Hi, I recently purchased a vintage Ward's Windsor A Canner # 8. I thought it would hold 4 quarts from the footprint, but it only holds 3 and and a pint, or 5 pints. It is a gasketless canner with a gauge ( sorry don't have a picture). It looks like a vintage national or All American Canner. I have a larger Wards canner 18 just like it.

My question is does anyone know "why" this canner can't be used as a canner? I know the "recommendations" are a canner should hold 4 quarts but "why"? This pot was clearly made to can (and not as a pressure cooker) since it has a basket ( not just a rack) for jars to rest in and lift out just like my large canner. 

I removed the petcock and added an All American vent, weight like I did with my other canner ( there is a great youtube video on this), did a test run and it functioned like my other canner with coming up to vent, holding pressure and cooling down.

Why would I want a small canner? Well, some times I might buy something on sale - say chicken breast and I only want to buy a few pounds and not buy tons ;-)

Are these recommendations new? Since I think this canner is about 50 years old or more.

Thank You!

Michelle


----------



## shellybo (Nov 9, 2013)

found this answer on colostate.edu

" Use a pressure canner that holds at least 4 quart jars.
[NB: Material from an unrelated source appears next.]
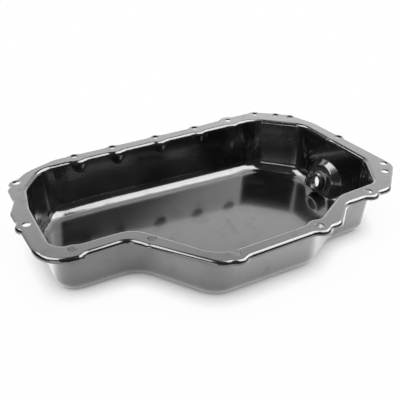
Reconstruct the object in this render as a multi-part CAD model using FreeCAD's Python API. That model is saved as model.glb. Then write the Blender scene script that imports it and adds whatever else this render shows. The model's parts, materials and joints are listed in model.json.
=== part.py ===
import FreeCAD, Part
import math
import os

# Engine oil pan, deep-drawn from one steel sheet, with a threaded weld nut at the drain.
# Millimetres. X runs along the straight back row of bolts, Y across the pan, Z up out of its mouth.
# The plan is drawn from a datum at the third bolt hole, in the plane of the flange's top face.
# The finished pan is moved so that its origin is the middle of its footprint, at its lowest point.

Vector = FreeCAD.Vector

# Sheet and its bends
SHEET = 1.5
MOUTH_BEND = 4.0
LIP_BEND = 3.4
LIP_HEIGHT = 3.9
FLOOR_RADIUS = 12.5

# Depth of the level part of the inside below the flange, and the fall of the floor towards the drain
# for each mm of X past its break, where a wide arc joins the two parts
DEPTH = 53.5
FLOOR_FALL = 0.033
FLOOR_BREAK = 15.0
FLOOR_BREAK_RADIUS = 1500.0

# Bolt holes
BOLT_HOLE = 8.0
BOLTS = [
    # x, y, radius of the ear round the hole
    (-70.0, -28.2, 8.7),
    (-83.5, -108.4, 11.0),
    (0.0, 0.0, 7.8),
    (44.0, 0.0, 8.2),
    (97.0, 0.0, 8.6),
    (148.4, 0.0, 9.0),
    (195.0, 0.0, 12.5),
    (234.2, 0.0, 10.0),
    (254.5, -15.6, 9.0),
    (266.6, -28.6, 8.0),
    (277.4, -104.4, 7.8),
    (273.0, -179.3, 8.2),
    (261.0, -193.1, 8.7),
    (216.7, -214.9, 11.7),
    (136.8, -238.7, 11.7),
    (50.6, -237.5, 11.7),
    (1.3, -183.9, 10.7),
    (-61.7, -164.7, 11.5),
]

# Bolt-head pockets pressed into the wall under the flange: bolt number and radius at the flange
POCKETS = [(2, 16.0), (3, 16.0), (4, 16.0), (5, 16.0), (6, 16.0), (10, 15.5), (14, 12.5), (17, 10.0)]
POCKET_TAPER = 8.0
POCKET_BLEND = 8.0

# Outer edge of the flange between the ears: corner x, y and corner radius, anticlockwise from above
FLANGE_EDGE = [
    (-82.0, -36.0, 6.0),
    (-83.2, -61.5, 14.0),
    (-91.7, -80.5, 14.0),
    (-91.7, -178.6, 31.0),
    (-58.4, -178.6, 5.0),
    (-55.1, -175.3, 2.0),
    (-17.6, -175.3, 12.0),
    (33.9, -246.2, 22.0),
    (157.7, -246.2, 12.0),
    (183.7, -222.7, 18.0),
    (240.7, -222.7, 16.0),
    (281.7, -186.6, 16.0),
    (281.7, -58.1, 50.0),
    (271.9, -23.0, 25.0),
    (238.0, 8.5, 20.0),
    (200.0, 9.0, 60.0),
    (150.0, 4.9, 60.0),
    (-22.0, 4.9, 40.0),
    (-58.0, -8.7, 40.0),
]
EAR_BLEND = 9.0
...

Smaller pressure canner-saucepans are not recommended for home canning as they heat up and cool down too quickly to ensure adequate heat penetration using the processing schedules specified in this fact sheet." bummer! :-(


----------



## hippygirl (Apr 3, 2010)

Just a thought...are you using Ball quart jars or generic like Golden Harvest?

The reason I ask is that the Ball quarts are smaller than the GH. I know if I load my Presto canner with only Ball jars, there is quite a bit of "wiggle room", but if using GH, there is none...at all!


----------



## shellybo (Nov 9, 2013)

hippygirl said:


> Just a thought...are you using Ball quart jars or generic like Golden Harvest?
> 
> The reason I ask is that the Ball quarts are smaller than the GH. I know if I load my Presto canner with only Ball jars, there is quite a bit of "wiggle room", but if using GH, there is none...at all!



Hi Hippygirl,

I'm using the Ball jars. I was wondering if the shape of the jars had changed! But found an old posting on ebay and the bad news the photo shows 3 jars, but the good news is the recipe book they posted showed recipes for canning including times . The times were 10 mins longer or 100 minutes for quarts. So if I use it - plan to bring it up to temp on low and process a little longer.


----------



## jwal10 (Jun 5, 2010)

We have 2 small "canners" like you have, not a pressure "cooker". They work great, we love them. Jams, jellies and a lot of other things in pints now that there are only 2 of us. It is a "new" thing because they were used all the time. These were my Grandmothers and she used them a lot, then Mom used them for years. As stated "using the processing schedules specified in this fact sheet." They want you to buy a new canner. We do the same, heat slow and let everything get good and hot before starting the process time....James


----------



## shellybo (Nov 9, 2013)

Hi James, Thank you for this information! I really like this canner it is adorable ;-) Plan to try using it this weekend. Thanks again!

Michelle


----------